Some 7-8 years ago, I spoke at the Climate Control Awards ceremony on the threat lying embedded in Siberian permafrost – of how ancient viruses of unfathomable potency and with the ability to spread rapidly have been lying dormant in the ice and could be unleashed if global warming thaws the ground that has been frozen for millennia.
At the time, the world had no inkling of the terrible havoc COVID-19 would visit upon us, and there was perhaps a certain smugness to the manner in which the message was received. After all, there were trophies to be treated and acceptance speeches to be given.
Today, after we have seen the snuffing out of thousands of lives, mask mandates, lockdowns and economic hardships, any talk on potent viruses lying in the permafrost is likely to draw attention, even to cause crease-lines to form on the forehead. What I am saying is true. There has been a recent update to what I spoke about 7-8 years ago – according to an October 2023 Bloomberg report, the thawing of permafrost in the Arctic due to climate change is releasing ancient viruses, posing a new danger to public health.

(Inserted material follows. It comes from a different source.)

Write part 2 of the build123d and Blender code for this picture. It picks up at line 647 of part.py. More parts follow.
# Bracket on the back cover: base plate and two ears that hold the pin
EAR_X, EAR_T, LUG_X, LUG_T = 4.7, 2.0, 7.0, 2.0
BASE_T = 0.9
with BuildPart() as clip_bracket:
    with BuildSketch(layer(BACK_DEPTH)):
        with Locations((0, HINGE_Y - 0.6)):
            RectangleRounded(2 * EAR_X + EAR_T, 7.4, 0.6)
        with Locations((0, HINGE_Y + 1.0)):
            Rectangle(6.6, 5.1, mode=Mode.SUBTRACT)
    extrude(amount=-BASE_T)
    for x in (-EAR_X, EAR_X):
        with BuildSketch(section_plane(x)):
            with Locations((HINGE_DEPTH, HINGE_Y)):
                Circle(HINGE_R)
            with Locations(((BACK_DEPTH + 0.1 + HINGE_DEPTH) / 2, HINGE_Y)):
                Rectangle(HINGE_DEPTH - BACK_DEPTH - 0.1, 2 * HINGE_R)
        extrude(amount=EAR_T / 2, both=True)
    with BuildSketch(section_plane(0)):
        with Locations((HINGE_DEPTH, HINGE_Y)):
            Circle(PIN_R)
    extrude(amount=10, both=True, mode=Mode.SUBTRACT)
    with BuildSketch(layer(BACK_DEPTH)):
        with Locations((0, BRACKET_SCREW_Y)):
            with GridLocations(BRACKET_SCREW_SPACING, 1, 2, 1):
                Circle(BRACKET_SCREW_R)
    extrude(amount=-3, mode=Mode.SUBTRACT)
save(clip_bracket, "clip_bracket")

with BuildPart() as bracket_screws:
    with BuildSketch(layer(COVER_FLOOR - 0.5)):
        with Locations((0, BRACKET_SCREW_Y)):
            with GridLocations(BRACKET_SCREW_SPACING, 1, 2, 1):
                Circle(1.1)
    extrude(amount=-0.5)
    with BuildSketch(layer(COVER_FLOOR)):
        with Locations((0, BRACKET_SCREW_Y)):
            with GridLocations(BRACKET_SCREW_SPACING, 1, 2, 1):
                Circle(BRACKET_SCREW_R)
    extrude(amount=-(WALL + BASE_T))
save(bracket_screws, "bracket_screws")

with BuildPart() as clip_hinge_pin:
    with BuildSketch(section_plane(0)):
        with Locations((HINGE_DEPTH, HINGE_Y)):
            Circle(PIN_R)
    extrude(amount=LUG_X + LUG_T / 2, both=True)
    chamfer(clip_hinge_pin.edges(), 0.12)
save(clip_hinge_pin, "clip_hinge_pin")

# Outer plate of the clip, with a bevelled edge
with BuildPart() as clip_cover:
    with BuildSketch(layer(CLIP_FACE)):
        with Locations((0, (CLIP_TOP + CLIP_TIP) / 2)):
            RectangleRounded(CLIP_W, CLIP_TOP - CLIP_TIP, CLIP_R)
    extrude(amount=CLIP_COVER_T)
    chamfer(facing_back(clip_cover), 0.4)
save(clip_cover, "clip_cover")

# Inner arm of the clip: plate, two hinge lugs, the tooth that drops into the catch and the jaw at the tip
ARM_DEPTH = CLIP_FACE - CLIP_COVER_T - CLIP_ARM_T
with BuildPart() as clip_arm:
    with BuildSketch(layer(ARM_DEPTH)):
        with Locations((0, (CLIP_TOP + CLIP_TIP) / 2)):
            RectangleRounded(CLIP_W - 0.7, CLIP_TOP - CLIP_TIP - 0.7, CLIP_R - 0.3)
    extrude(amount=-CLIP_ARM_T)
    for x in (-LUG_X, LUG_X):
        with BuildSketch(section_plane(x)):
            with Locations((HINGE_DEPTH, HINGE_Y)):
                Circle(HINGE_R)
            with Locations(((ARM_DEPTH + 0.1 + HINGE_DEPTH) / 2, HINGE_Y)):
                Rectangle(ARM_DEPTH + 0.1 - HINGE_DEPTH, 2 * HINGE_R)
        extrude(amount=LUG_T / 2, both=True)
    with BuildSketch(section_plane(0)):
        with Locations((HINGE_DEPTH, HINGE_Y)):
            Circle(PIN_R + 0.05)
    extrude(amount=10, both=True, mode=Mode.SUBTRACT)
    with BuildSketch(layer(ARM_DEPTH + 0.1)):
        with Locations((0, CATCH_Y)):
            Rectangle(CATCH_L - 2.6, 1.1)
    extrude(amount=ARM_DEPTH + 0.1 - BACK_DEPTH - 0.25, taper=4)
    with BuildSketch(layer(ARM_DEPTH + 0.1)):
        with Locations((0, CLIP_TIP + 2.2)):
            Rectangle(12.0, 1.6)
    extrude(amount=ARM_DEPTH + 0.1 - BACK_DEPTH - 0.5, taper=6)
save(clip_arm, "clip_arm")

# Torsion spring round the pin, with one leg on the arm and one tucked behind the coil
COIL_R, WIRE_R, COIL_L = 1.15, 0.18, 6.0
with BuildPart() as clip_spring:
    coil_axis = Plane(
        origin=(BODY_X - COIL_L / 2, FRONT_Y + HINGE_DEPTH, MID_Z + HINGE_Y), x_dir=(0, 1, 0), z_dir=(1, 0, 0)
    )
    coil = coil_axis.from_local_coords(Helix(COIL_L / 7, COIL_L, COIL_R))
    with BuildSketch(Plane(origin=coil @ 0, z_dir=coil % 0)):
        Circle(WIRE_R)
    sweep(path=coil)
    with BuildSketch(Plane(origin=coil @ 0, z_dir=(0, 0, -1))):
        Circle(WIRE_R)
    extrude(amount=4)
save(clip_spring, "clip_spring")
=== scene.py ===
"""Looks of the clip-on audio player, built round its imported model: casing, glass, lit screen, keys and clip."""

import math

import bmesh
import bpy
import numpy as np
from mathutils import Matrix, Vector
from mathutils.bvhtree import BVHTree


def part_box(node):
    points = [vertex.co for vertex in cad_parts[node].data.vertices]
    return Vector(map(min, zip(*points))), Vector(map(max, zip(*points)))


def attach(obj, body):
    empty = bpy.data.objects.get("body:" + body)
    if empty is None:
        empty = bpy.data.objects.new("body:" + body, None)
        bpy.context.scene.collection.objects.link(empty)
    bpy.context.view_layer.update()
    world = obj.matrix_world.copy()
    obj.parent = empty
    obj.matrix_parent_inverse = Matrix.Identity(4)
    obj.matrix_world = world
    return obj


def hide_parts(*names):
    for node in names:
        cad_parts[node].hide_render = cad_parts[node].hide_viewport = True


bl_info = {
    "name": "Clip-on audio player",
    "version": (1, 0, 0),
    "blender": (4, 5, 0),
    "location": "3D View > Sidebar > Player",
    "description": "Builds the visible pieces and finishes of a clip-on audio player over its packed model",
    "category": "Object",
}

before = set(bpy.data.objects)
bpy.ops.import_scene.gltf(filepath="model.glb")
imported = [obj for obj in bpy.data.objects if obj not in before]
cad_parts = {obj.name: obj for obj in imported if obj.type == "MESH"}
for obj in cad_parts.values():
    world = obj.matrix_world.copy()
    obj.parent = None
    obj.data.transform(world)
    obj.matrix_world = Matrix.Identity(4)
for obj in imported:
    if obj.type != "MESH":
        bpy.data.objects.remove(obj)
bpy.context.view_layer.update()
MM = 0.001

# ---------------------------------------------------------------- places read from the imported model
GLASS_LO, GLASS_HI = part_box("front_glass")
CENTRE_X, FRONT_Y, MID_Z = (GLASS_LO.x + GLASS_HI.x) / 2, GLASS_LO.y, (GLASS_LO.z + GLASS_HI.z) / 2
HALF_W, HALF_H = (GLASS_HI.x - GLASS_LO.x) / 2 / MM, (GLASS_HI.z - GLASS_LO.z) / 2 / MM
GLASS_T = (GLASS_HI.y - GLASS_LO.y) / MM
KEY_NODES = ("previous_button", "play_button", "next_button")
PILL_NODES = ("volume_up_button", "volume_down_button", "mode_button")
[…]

So, COP28 is not only about rising sea levels, droughts, potential loss of lives and property and displacement of entire communities; it is also about averting another pandemic – perhaps an event far more terrible than COVID-19. And the point is that we can do something about it to minimise the damage. Just think about it – the Siberian permafrost is tightly linked to two areas of deep concern to our industry – energy efficiency, towards the aim of cutting down on indirect greenhouse gas emissions, and Indoor Air Quality. We, as an industry, have an opportunity ahead of us to help curb emissions and simultaneously make our buildings safer – to the point of minimising the spread of diseases in the built-environment; Bill Bahnfleth and his team at ASHRAE are showing the way with the new ASHRAE Standard 241.
There is much we, as an industry, can do to improve energy efficiency. And we must act when we have the means and the time to do so – by taking an integrated, collective, non-partisan effort to designing, building and equipping our buildings. Please do think about it – without energy efficiency, the demand on global electricity supply systems would be 74 TWH, which is double what is generated worldwide today. Think of the corresponding fossil fuel-related emissions, even if we are getting a certain portion of our electricity from clean renewable energy sources. We cannot afford to have runaway emissions. We must do everything we can to lower — if not flatten — the electricity demand curve, to keep the viruses dormant in the Siberian landscape.